I immensely enjoyed reading “Empress Dowager Cixi” by Jung Chang, published by Vintage Books in 2014.
It tells the story of a well read young girl, named Cixi, from the Manchu aristocracy, who was selected to be one of the concubines of the Chinese Emperor. In 1861, the Emperor died young, without a male heir by his wife. Cixi ,had, however, borne him an infant son, and this son became Emperor
Power was to be exercised on his behalf by Regents.
But, with the surprising connivance of the legitimate wife of the late Emperor, the infant Emperor’s mother, Cixi succeeded in dismissing the Regents, and, along with the old Emperor’s widow, the exercised full power on her sons behalf.
In 1875, her son, the Emperor, died, not long after he reached maturity. Cixi then managed to have another infant, a nephew of hers, named as Emperor.
Cixi thus continued to be the real power in the Chinese Empire, until her death in 1908.
She opened China up to modern ideas in public administration, transport and education. She wanted to learn from the West, so that China would not be dominated by the West.

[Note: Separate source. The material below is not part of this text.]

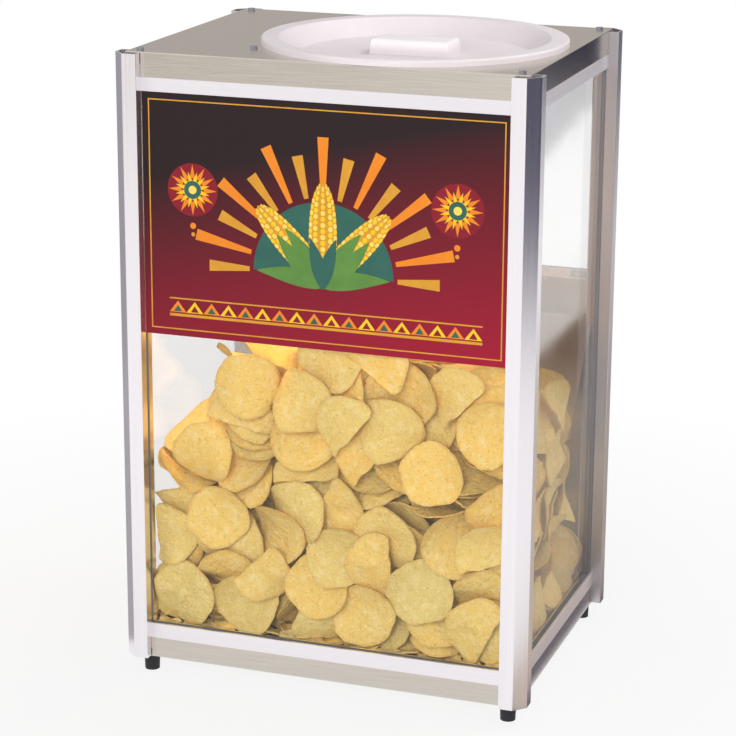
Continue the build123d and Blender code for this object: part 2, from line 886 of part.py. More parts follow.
def fan_rotor():
    """The rotor: a cup over the bearing boss, with pitched blades and an axle."""
    low = post_z + fan_base + fan_running_gap
    top = post_z + fan_height - fan_running_gap
    rotor = rod((0, 0, low), (0, 0, top), fan_hub_radius)
    blade = block(
        (0, fan_bore_radius - fan_tip_gap - fan_running_gap),
        (-fan_blade_wall / 2, fan_blade_wall / 2),
        (-fan_blade_chord / 2, fan_blade_chord / 2),
    )
    for index in range(fan_blades):
        turn = Rot(0, 0, index * 360 / fan_blades)
        rotor += turn * Pos(0, 0, (low + top) / 2) * Rot(fan_blade_pitch, 0, 0) * blade
    rotor -= rod((0, 0, low), (0, 0, top - fan_hub_wall), fan_hub_radius - fan_hub_wall)
    rotor += rod((0, 0, post_z + 2 * sheet), (0, 0, top), fan_axle_radius)
    return Pos(fan_x, fan_y, 0) * rotor


# Heating element, its terminals and the leads


def element_path():
    """The element's centre line: straight runs that turn back at each end."""
    points = []
    for index in range(element_runs):
        x = element_first_x + index * element_run_pitch
        far = element_rear_y if index in (0, element_runs - 1) else element_turn_y
        run = [(x, far), (x, element_front_y)]
        points += run if index % 2 == 0 else run[::-1]
    return [(x, y, element_z) for x, y in points]


def tube(points, radius, bend):
    """A round tube of straight runs and arcs through a list of points."""
    path = FilletPolyline(*points, radius=bend) if len(points) > 2 else Line(*points)
    return sweep(Plane(path @ 0, z_dir=path % 0) * Circle(radius), path=path)


element_ends = (element_path()[0], element_path()[-1])


def heating_element():
    return tube(element_path(), element_radius, element_bend)


def element_pin(end):
    x, y, z = end
    return rod((x, y, z), (x, y + element_pin_length, z), element_pin_radius)


def element_clip(x, y):
    """A forked stand that holds a run of the element off the base."""
    half = clip_width / 2
    stand = block(
        (x - half, x + half), (y - clip_depth / 2, y + clip_depth / 2), (post_z, element_z + element_radius)
    )
    gap = element_radius + clip_clearance
    stand -= rod((x, y - clip_depth, element_z), (x, y + clip_depth, element_z), gap)
    stand -= block((x - gap, x + gap), (y - clip_depth, y + clip_depth), (element_z, element_z + 2 * gap))
    return stand


def limit_switch():
    """The over-temperature cut-out, a disc under the deck."""
    return rod((limit_x, limit_y, deck_z - limit_height), (limit_x, limit_y, deck_z), limit_radius)


def terminal_block():
    """The terminal block, with a pocket over each screw."""
    length, depth, height = terminal_size
    top = post_z + height
    x = terminal_x - length / 2
    y = (terminal_y - depth / 2, terminal_y + depth / 2)
    body = block((x, x + length), y, (post_z, top))
    pitch = length / terminal_ways
    for index in range(terminal_ways):
        spot = x + (index + 0.5) * pitch
        ends = ((spot, terminal_y, top - terminal_pocket_depth), (spot, terminal_y, top))
        body -= rod(*ends, terminal_pocket_radius)
    return body


def wires():
    """Leads between the terminals, the switch, the thermostat, the element and the fan."""
    block_front = terminal_y - terminal_size[1] / 2
    block_rear = terminal_y + terminal_size[1] / 2
    block_right = terminal_x + terminal_size[0] / 2
    switch_face = half_depth - panel_set_back - switch_depth
    thermostat_face = half_depth - flange_inner - thermostat_depth
    first, last = element_ends
    first_pin = first[1] + element_pin_length
    last_pin = last[1] + element_pin_length
    low = post_z + 6
    middle = post_z + 12
    high = post_z + 18
    gather_y = thermostat_face - 10
    lane_y = thermostat_face - 4
    fan_rear = fan_y + fan_size / 2
    turn_x = block_right + 20
    return_x = last[0] - 15
    return [
        [(switch_x - 4, block_rear, middle), (switch_x - 4, switch_face, middle)],
        [(switch_x + 4, block_rear, middle), (switch_x + 4, switch_face, middle)],
        [
            (switch_x + 7, switch_face, high),
            (switch_x + 7, gather_y, high),
            (thermostat_x - 5, gather_y, high),
            (thermostat_x - 5, thermostat_face, high),
        ],
        [
            (thermostat_x + 7, thermostat_face, element_z),
            (thermostat_x + 7, first_pin + 8, element_z),
            (first[0], first_pin + 8, element_z),
            (first[0], first_pin, element_z),
        ],
        [
            (last[0], last_pin, element_z),
            (last[0], last_pin + 10, element_z),
            (return_x, lane_y, low),
            (turn_x, lane_y, low),
            (turn_x, terminal_y, low),
            (block_right, terminal_y, low),
        ],
        [(switch_x + 5, fan_rear, low), (switch_x + 5, block_front, low)],
    ]


def wire(points):
    return tube(points, wire_radius, wire_bend)


# Lamp


def lead_spot():
    """The rear left inside corner, where the lamp's lead runs up."""
    inset = post_size + lead_radius + lead_gap
    return -half_width + inset, half_depth - inset


lamp_x = -half_width + lamp_left + lamp_width / 2
lamp_floor = post_top - lamp_drop
lamp_half = lamp_width / 2
lamp_half_length = lamp_length / 2
# The lampholder rests on the lens
bulb_z = lamp_floor + sheet + lens + holder_radius


def lamp_housing():
    """A trough under the top plate, with two tabs for its screws and a shelf for the lens."""
    x = (lamp_x - lamp_half, lamp_x + lamp_half)
    y = (-lamp_half_length, lamp_half_length)
    under_top = (post_top - sheet, post_top)
    trough = block(x, y, (lamp_floor, post_top))
    trough -= block(
        (x[0] + sheet, x[1] - sheet),
        (y[0] + sheet, y[1] - sheet),
        (lamp_floor + sheet, post_top - sheet),
    )
    trough -= block(
        (x[0] + lamp_shelf, x[1] - lamp_shelf),
        (y[0] + lamp_shelf, y[1] - lamp_shelf),
        (lamp_floor, lamp_floor + sheet),
    )
    half = lamp_tab / 2
    for tab_y in (-lamp_tab_y, lamp_tab_y):
        trough += block((x[1] - sheet, lamp_tab_x + half), (tab_y - half, tab_y + half), under_top)
        hole = [(lamp_tab_x, tab_y, level) for level in under_top]
        trough -= rod(*hole, screw_radius + screw_clearance)
    lead_hole = ((lamp_x, y[1] - sheet, bulb_z), (lamp_x, y[1], bulb_z))
    return trough - rod(*lead_hole, lead_radius + lead_hole_clearance)


def lamp_lens():
    """The frosted lens, on the trough's shelf."""
    half = lamp_half - sheet - lens_gap
    half_y = lamp_half_length - sheet - lens_gap
    z = lamp_floor + sheet
    return block((lamp_x - half, lamp_x + half), (-half_y, half_y), (z, z + lens))


def lamp_holder():
    """The lampholder on the rear end wall of the trough."""
    end = lamp_half_length - sheet
    body = rod((lamp_x, end - holder_length, bulb_z), (lamp_x, end, bulb_z), holder_radius)
    return body - rod((lamp_x, end - 4, bulb_z), (lamp_x, end, bulb_z), lead_radius + lead_hole_clearance)


def lamp_bulb():
    """A tubular bulb in its holder, with rounded ends."""
    rear = lamp_half_length - sheet - holder_length
    front = rear - bulb_length
    bulb = rod((lamp_x, front, bulb_z), (lamp_x, rear, bulb_z), bulb_radius)
    return fillet(bulb.edges().filter_by(GeomType.CIRCLE), bulb_round)


def lamp_screw(y):
    head = rod((lamp_tab_x, y, top_z), (lamp_tab_x, y, top_z + screw_head), screw_head_radius)
    return head + rod((lamp_tab_x, y, top_z), (lamp_tab_x, y, post_top - 5), screw_radius)


def lamp_lead():
    """The lamp's cable: from the terminals up the rear left corner to the trough."""
    x, y = lead_spot()
    block_left = terminal_x - terminal_size[0] / 2
    level = post_z + 8
    points = [
        (block_left, terminal_y, level),
        (block_left - 20, terminal_y, level),
        (x, y - 14, level),
        (x, y, level + 14),
        (x, y, bulb_z),
        (lamp_x, y, bulb_z),
        (lamp_x, lamp_half_length - sheet - 3, bulb_z),
    ]
    return tube(points, lead_radius, lead_bend)


def main():
    os.makedirs("parts", exist_ok=True)
    for name, signs in corners.items():
        save(f"post_{name}", post(*signs))
        save(f"foot_{name}", foot(*ports[name]))
    for side in ("front", "left", "right"):
        rail_piece = rail(side, bottom_rail_z, bottom_rail_height, True, True, bottom_rivet_z)
        save(f"bottom_rail_{side}", rail_piece)
        pane, pane_seal = glazing(side, bottom_rail_top, top_rail_z)
        save(f"{side}_glass", pane)
        save(f"{side}_glass_seal", pane_seal)
    for side in spans:
        save(f"top_rail_{side}", rail(side, top_rail_z, top_rail_height, False, False, top_rivet_z))
    middle = rail("rear", middle_rail_z, middle_rail_height, True, None, middle_rivet_z)
    for x in baffle_rivet_x:
        face = half_depth - rail_inner
        middle -= rod((x, face, baffle_rivet_z), (x, face + rail_web, baffle_rivet_z), rivet_radius)
    save("middle_rail_rear", middle)
    pane, pane_seal = glazing("rear", middle_rail_top, top_rail_z)
    save("rear_glass", pane)
    save("rear_glass_seal", pane_seal)
    save("rail_brackets", *[rail_bracket(*end) for end in rail_ends])
    save("front_sign", sign())
    save("base_pan", base_pan())
    save("top_pan", top_pan())
    save("deck", deck())
    save("baffle", baffle())
    save("rivets", *[rail_rivet(*end) for end in rail_ends], *[baffle_rivet(x) for x in baffle_rivet_x])
    foot_screws = [port_screw(x, y, foot_recess, True) for x, y in ports.values()]
    top_screws = [port_screw(x, y, top_z, False) for x, y in ports.values()]
    save("post_screws", *foot_screws, *top_screws)
    save("lid", lid())
    save("door", door())
    save("door_pull", door_pull())
    save("door_strike", door_strike())
    save("door_magnet", magnet_catch())
    save("hinge_rail_leaves", *[hinge_leaf(x, False) for x in (-hinge_x, hinge_x)])
    save("hinge_door_leaves", *[hinge_leaf(x, True) for x in (-hinge_x, hinge_x)])
    save("hinge_pins", *[hinge_pin(x) for x in (-hinge_x, hinge_x)])
    save("switch_body", switch_body())
    save("switch_rocker", switch_rocker())
    save("pilot_light", pilot_light())
    save("thermostat_body", thermostat_body())
    save("thermostat_knob", thermostat_knob())
    save("cord_bushing", cord_bushing())
    save("fan_frame", fan_frame())
    save("fan_rotor", fan_rotor())
    save("heating_element", heating_element())
    save("element_pins", *[element_pin(end) for end in element_ends])
    clip_spots = [
        (element_first_x + index * element_run_pitch, y)
        for index in range(element_runs)
        for y in (-clip_y, clip_y)
    ]
    save("element_clips", *[element_clip(*spot) for spot in clip_spots])
    save("limit_switch", limit_switch())
    save("terminal_block", terminal_block())
    save("wires", *[wire(points) for points in wires()])
    save("lamp_housing", lamp_housing())
    save("lamp_lens", lamp_lens())
    save("lamp_holder", lamp_holder())
    save("lamp_bulb", lamp_bulb())
    save("lamp_screws", *[lamp_screw(y) for y in (-lamp_tab_y, lamp_tab_y)])
    save("lamp_lead", lamp_lead())


main()
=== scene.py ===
# %% [markdown]
# # A counter-top chip warmer
# The warmer is a glass cabinet on four aluminium corner posts. Chips go in under the round lid, lie on a
# perforated deck over a fan and a heating element, and come out at a flip-up door at the rear.
# The engineering model is loaded as a fixed frame, and everything made here is placed in that frame, in
# metres: X to the right, Y to the rear, Z up, and the origin on the floor in the middle of the cabinet.

# %% Load the frame
import json
import math
import random

import bmesh
import bpy
from mathutils import Euler, Matrix, Vector, noise

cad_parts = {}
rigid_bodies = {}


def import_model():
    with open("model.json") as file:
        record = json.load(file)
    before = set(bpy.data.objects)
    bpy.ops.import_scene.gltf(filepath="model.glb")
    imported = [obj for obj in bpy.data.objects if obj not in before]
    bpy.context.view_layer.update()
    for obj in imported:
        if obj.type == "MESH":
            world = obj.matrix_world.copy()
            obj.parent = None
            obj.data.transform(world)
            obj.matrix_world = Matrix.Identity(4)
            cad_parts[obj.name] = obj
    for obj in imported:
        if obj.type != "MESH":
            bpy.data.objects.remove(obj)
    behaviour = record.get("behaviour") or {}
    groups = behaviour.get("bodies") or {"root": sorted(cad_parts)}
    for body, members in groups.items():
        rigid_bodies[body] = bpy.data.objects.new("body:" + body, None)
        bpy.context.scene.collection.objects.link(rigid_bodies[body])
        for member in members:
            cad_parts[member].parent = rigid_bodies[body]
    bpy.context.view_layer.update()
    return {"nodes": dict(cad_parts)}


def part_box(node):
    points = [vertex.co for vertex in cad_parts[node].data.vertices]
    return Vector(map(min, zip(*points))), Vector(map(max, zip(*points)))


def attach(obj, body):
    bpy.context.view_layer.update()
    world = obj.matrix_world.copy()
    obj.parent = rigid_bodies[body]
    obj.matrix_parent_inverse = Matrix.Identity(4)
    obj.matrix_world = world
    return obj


for leftover in list(bpy.data.objects):
    bpy.data.objects.remove(leftover)
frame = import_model()
mm = 0.001


def add_object(name, data):
    """A new object that shows this data, in the scene."""
    made = bpy.data.objects.new(name, data)
    bpy.context.collection.objects.link(made)
    return made


# %% [markdown]
# A long lens from two and a half metres off keeps the posts nearly parallel, as in a catalogue. The camera
# stands to the right of the front and looks down at the lid, so that the top and the right side both show.

# %% Camera
camera_place = (0.76135, -2.22812, 0.97113)
camera_azimuth = 19.02
camera_elevation = 16.18
camera_roll = 0.33
camera_lens, camera_sensor = 122.02, 36.0  # in mm
camera = add_object("camera", bpy.data.cameras.new("camera"))
camera.data.sensor_width = camera_sensor
camera.data.lens = camera_lens
turn = Matrix.Rotation(math.radians(camera_azimuth), 4, "Z")
tilt = Matrix.Rotation(math.radians(90 - camera_elevation), 4, "X")
roll = Matrix.Rotation(math.radians(camera_roll), 4, "Z")
camera.matrix_world = Matrix.Translation(camera_place) @ turn @ tilt @ roll
bpy.context.scene.camera = camera
bpy.context.scene.view_settings.view_transform = "Standard"
camera_distance = Vector(camera_place).length
image_width = 736  # in pixels
pixel = camera_sensor / camera_lens * camera_distance / image_width
print("the camera is", round(camera_distance, 2), "m off, and a pixel is about", round(pixel / mm, 1), "mm")

# %% [markdown]
# Colours are written as the hex values of a paint chart, which are in sRGB. Blender mixes light, so its
# colours are linear, and one function turns the first into the second. A second function adds a shader
# node: what feeds its inputs is either a plain value or another node's output, and the rest are settings.


# %% Colour and node helpers
def colour(hex_value, alpha=1.0):
    """An sRGB hex value as a linear colour."""
    levels = [int(hex_value[i : i + 2], 16) / 255 for i in (1, 3, 5)]
    return (*[c / 12.92 if c <= 0.04045 else ((c + 0.055) / 1.055) ** 2.4 for c in levels], alpha)


def add_node(tree, kind, inputs=None, **settings):
    """A new node with its inputs fed, by value or by link, and its settings set."""
    made = tree.nodes.new(kind)
    for name, value in settings.items():
        setattr(made, name, value)
    for name, value in (inputs or {}).items():
        if isinstance(value, bpy.types.NodeSocket):
            tree.links.new(value, made.inputs[name])
        else:
            made.inputs[name].default_value = value
    return made


def new_finish(name, **shader_values):
    """A material with one Principled shader. Returns the material, its node tree and the shader."""
    material = bpy.data.materials.new(name)
    material.use_nodes = True
    tree = material.node_tree
    shader = tree.nodes["Principled BSDF"]
    for socket, value in shader_values.items():
        shader.inputs[socket.replace("_", " ")].default_value = value
    return material, tree, shader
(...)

But Japan had been modernised twenty years earlier than China, and had developed a far stronger army and navy. Japan wanted to control China, or at least the Chinese market. When it did not get its way, Japan defeated China in a war over Korea in 1894. As a result , Japan obtained huge reparations, which further weakened China economically and politically..
Other powers then made demands on China, which, in 1900, provoked a popular, anti foreigner, uprising known as the Boxer rebellion.
Cixi sympathised with the Boxers, and was forced to flee Beijing when her capital was taken by foreign troops from a number of nations, including Britain, Germany and Japan, who had intervened to suppress the Boxers.
The foreign troops could not , however, fully control China without the legitimation of a native Chinese government. Cixi was thus able to return to power in Beijing after the foreign troops had left.
At this stage, having learned the lesson of the failure of the Boxer revolt, she set out to prepare dramatic reforms of China, including an elected parliament and turning the Empire into a constitutional monarchy. The laws for this were passes, but Cixi died before these could be brought into effect.
A few years after her death, the Empire itself was replaced by a Republic . This Republic survived, but not as a democracy as Cixi had envisaged, until 1949.
This book is a dramatic story on intrigue, tragedy and extreme ruthlessness. The character of Cixi, and of her advisors and opponents, is drawn out very skilfully. So also is self satisfied and inefficient social structure of mid nineteenth century China, which Cixi did so much to change, long before China became a republic in 1911.
Cixi’s role has been downplayed by both the Nationalist and the Communist Chinese leaders, because both want to claim the full credit for the modernisations she had, in fact, initiated.
Above all this book is the story of how an intelligent a woman was able to exercise immense power, in what appeared, on the surface, to be a completely male dominated society.
It is also the story of the humiliations suffered by the people of an ancient nation at the hands of foreigners, and explains why China today, is so determined to equip itself to resist unwanted external interference.